Children Incorporated uses its network of volunteers to provide care to children enrolled in their program, as well as their partner schools, group homes, and community centres around the world.

Children Incorporated works in the United States and abroad. Internationally, Children Incorporated works in Mexico, Costa Rica, Nicaragua, Guatemala, El Salvador, Colombia, Chile, Honduras, Bolivia, Peru, Argentina, Paraguay, Brazil, Sri Lanka, India, The Philippines, Lebanon, Ethiopia and Kenya. The U.S. programs include three primary divisions: inner city, which includes Detroit, Michigan; Washington, D.C.; New Orleans, Louisiana; and Richmond, Virginia; American Indian, primarily in the Navajo reservation in Arizona and New Mexico; and Appalachian, primarily in Kentucky and West Virginia.

== Noted donors and recognition ==

Sponsored children in Africa receive food, clothing, school supplies, tuition, and health care thanks to support from Children Incorporated.

In 1997, Dr. Richard Carlson wrote about Children Incorporated in two of the books in his "Don’t Sweat the Small Stuff" series, in which he indicated that he and his wife and children were all donors, and tells of the positive experience of helping a child move forward in life. Carlson commented that, while many child sponsorship organizations are efficient and commendable, his personal favorite was Children Incorporated in Virginia. The two books, one of which was a New York Times Best Seller, resulted in over 11,000 individual child sponsorships through Children Incorporated.

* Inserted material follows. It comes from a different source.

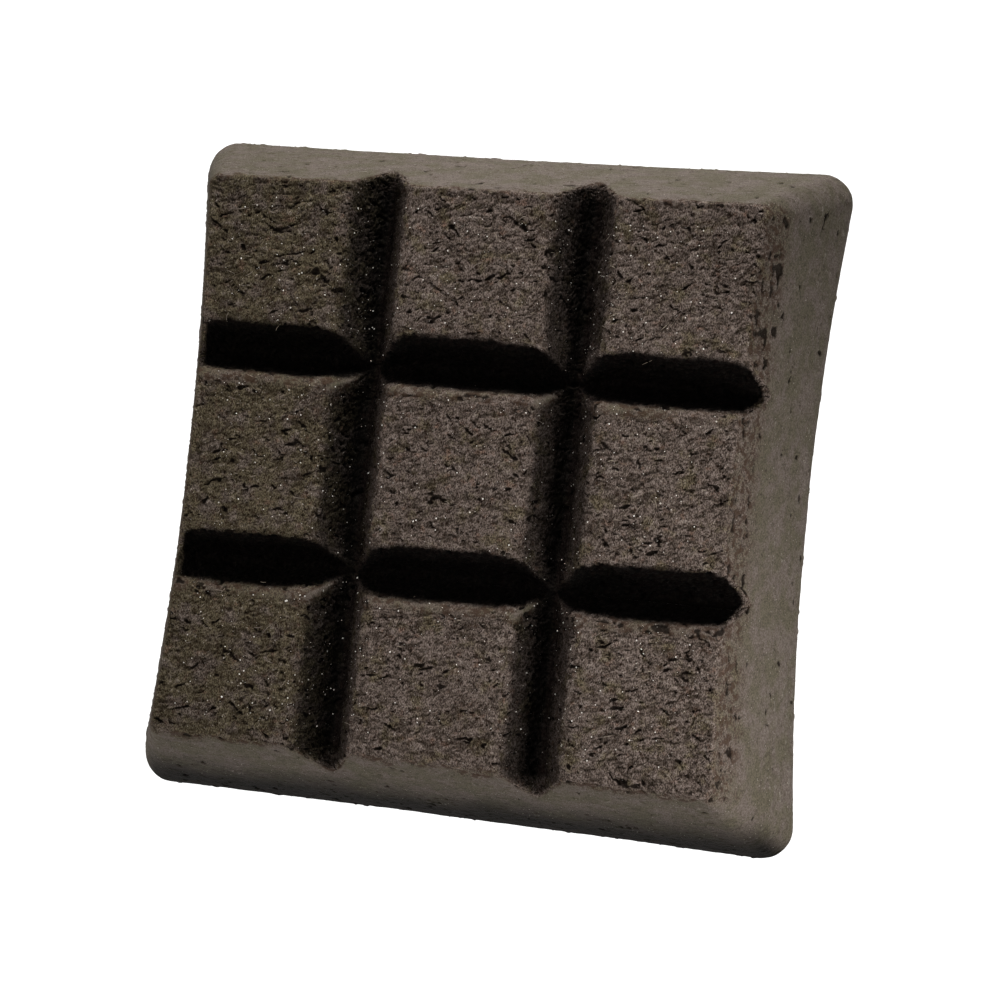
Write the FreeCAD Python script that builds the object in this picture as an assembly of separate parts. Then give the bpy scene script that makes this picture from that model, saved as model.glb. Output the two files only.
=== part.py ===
import FreeCAD, Part
import math
import os

# A square tablet pressed from coarse dark powder. V-shaped grooves score its upper face into a grid of
# equal segments, and its sides slope outwards from the face to a wider base. It snaps into the segments
# along flat breaks that run straight down from the root of each groove.
#
# Frame: +Z up with the scored face on top, +Y to the rear, and the origin at the middle of the flat
# underside. All sizes are in millimetres.

# The scored face
segment_top_x = 10.7  # one segment's flat top, left to right
segment_top_y = 10.7  # one segment's flat top, front to rear
groove_mouth = 4.1  # width of a groove, measured before its lips are rounded
groove_depth = 3.65  # from the face to the bottom of the rounded root
root_radius = 0.45  # rounding along the bottom of a groove
lip_radius = 0.55  # rounding where a groove meets the face

# The sloping sides
flank_run = 4.85  # how far the widest section stands out beyond the face
flank_height = 11.3  # from the widest section up to the face
flank_bulge = 0.15  # how far the sides swell beyond a straight slope, half way up
face_edge_radius = 0.5  # rounding where a side meets the face
face_corner_radius = 0.9  # corners of the face, seen from above
base_corner_radius = 2.3  # corners of the widest section, seen from above
side_bow = 1.15  # how far the left and right sides draw in at their middle, at the base
end_bow = 0.1  # the same for the front and rear sides
bow_left_at_face = 0.55  # the share of both bows that is left at the face

# The upright band below the widest section
land_height = 1.5  # its height, the rounded lower edge included
bottom_radius = 1.2  # rounding of the lower edge

# The grid, from the left and from the front
columns = ("left", "centre", "right")
rows = ("front", "middle", "rear")

# Sizes that follow from the ones above
pitch_x = segment_top_x + groove_mouth
pitch_y = segment_top_y + groove_mouth
face_x = len(columns) * pitch_x - groove_mouth
face_y = len(rows) * pitch_y - groove_mouth
base_x = face_x + 2 * flank_run
base_y = face_y + 2 * flank_run
height = land_height + flank_height

UP = FreeCAD.Vector(0, 0, 1)
ORIGIN = FreeCAD.Vector(0, 0, 0)
CLEAR = 5.0  # how far a cutting tool reaches past the block
TOUCH = 0.001  # two levels nearer than this are the same


def side_points(start_centre, end_centre, radius, bow):
    """One side, tangent to the corner circles at both its ends: where it starts, its middle, where it ends."""
    along = (end_centre - start_centre).normalize()
    outward = along.cross(UP)
    half = (end_centre - start_centre).Length / 2
    lean = math.atan2(2 * half * bow, half**2 - bow**2)
    start = start_centre + (outward * math.cos(lean) + along * math.sin(lean)) * radius
    end = end_centre + (outward * math.cos(lean) - along * math.sin(lean)) * radius
    middle = (start_centre + end_centre) * 0.5 + outward * (radius - bow)
    return start, middle, end


def side_edge(start, middle, end):
    straight = middle.distanceToLine(start, end - start) < TOUCH
    curve = Part.LineSegment(start, end) if straight else Part.Arc(start, middle, end)
    return curve.toShape()


def outline(size_x, size_y, radius, bow_x, bow_y, z):
    """A closed wire at height z: a rectangle with rounded corners and sides that draw in at their middle."""
    turns = [FreeCAD.Vector(*signs, 0) for signs in ((1, -1), (1, 1), (-1, 1), (-1, -1))]
    inner_x = size_x / 2 - radius
    inner_y = size_y / 2 - radius
    centres = [FreeCAD.Vector(turn.x * inner_x, turn.y * inner_y, z) for turn in turns]
    bows = (bow_x, bow_y, bow_x, bow_y)
    sides = [side_points(centres[i], centres[(i + 1) % 4], radius, bows[i]) for i in range(4)]
    edges = []
    for i, side in enumerate(sides):
        following = (i + 1) % 4
        crown = centres[following] + turns[following] / math.sqrt(2) * radius
        edges.append(side_edge(*side))
        edges.append(Part.Arc(side[2], crown, sides[following][0]).toShape())
    return Part.Wire(edges)


def level(share):
    """The block's outline at a share of the flank's height: 0 at the widest section, 1 at the face."""
    run = flank_run * (1 - share) + flank_bulge * 4 * share * (1 - share)
    radius = base_corner_radius + (face_corner_radius - base_corner_radius) * share
    bow = 1 + (bow_left_at_face - 1) * share
    z = land_height + flank_height * share
    return outline(face_x + 2 * run, face_y + 2 * run, radius, side_bow * bow, end_bow * bow, z)


def unscored_block():
    """The tablet before it is scored: the sloping part on its upright band."""
    band = Part.Face(level(0)).extrude(UP * -land_height)
    lower_edges = [edge for edge in band.Edges if edge.BoundBox.ZMax < TOUCH]
    band = band.makeFillet(bottom_radius, lower_edges)
    sloping = Part.makeLoft([level(0), level(0.5), level(1)], True, False)
    face_edges = [edge for edge in sloping.Edges if edge.BoundBox.ZMin > height - TOUCH]
    sloping = sloping.makeFillet(face_edge_radius, face_edges)
    return band.fuse(sloping)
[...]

One of Children Incorporated’s most well-known donors was poker professional Barry Greenstein. Greenstein chose Children Incorporated as the primary recipient of his poker winnings. Mr. Greenstein realized that there were nearly 300 unpaid volunteer coordinators managing the Children Incorporated programs in locations around the world. He wanted to do something to acknowledge these volunteers' valuable work with Children Incorporated. Thus, in 2008, he donated $1,000.00 to each coordinator, to be used in the centers as needed. Some coordinators kept a portion of the donation for their own use, but the majority put the money back into their programs for the benefit of the children they served.

In 2012, singer/songwriter Rosanne Cash headlined the Richmond Folk Festival to commemorate her 25 years of sponsorship with the organization and raise local awareness.

In 2014, Children Incorporated celebrated 50 years of helping children around the world, having helped over 300,000 children to receive an education.

In 2017, Children Incorporated partnered with Kristine Carlson, the wife of the late Dr. Richard Carlson, to promote the organization at the 20th Anniversary of "Don't Sweat the Small Stuff."

In 2017, Mary Wilson of the group The Supremes became a sponsor with Children Incorporated.

In 2017, OBEY Clothing partnered with Children Incorporated on a t-shirt designed by Artist Shepard Fairey to raise funds for the organization.

In 2022, Children Incorporated launched the Stories of Hope Blog Series, bringing stories of the impact of donors contributions to readers on a weekly basis.

In 2024, Children Incorporated celebrated 60 years as an organization.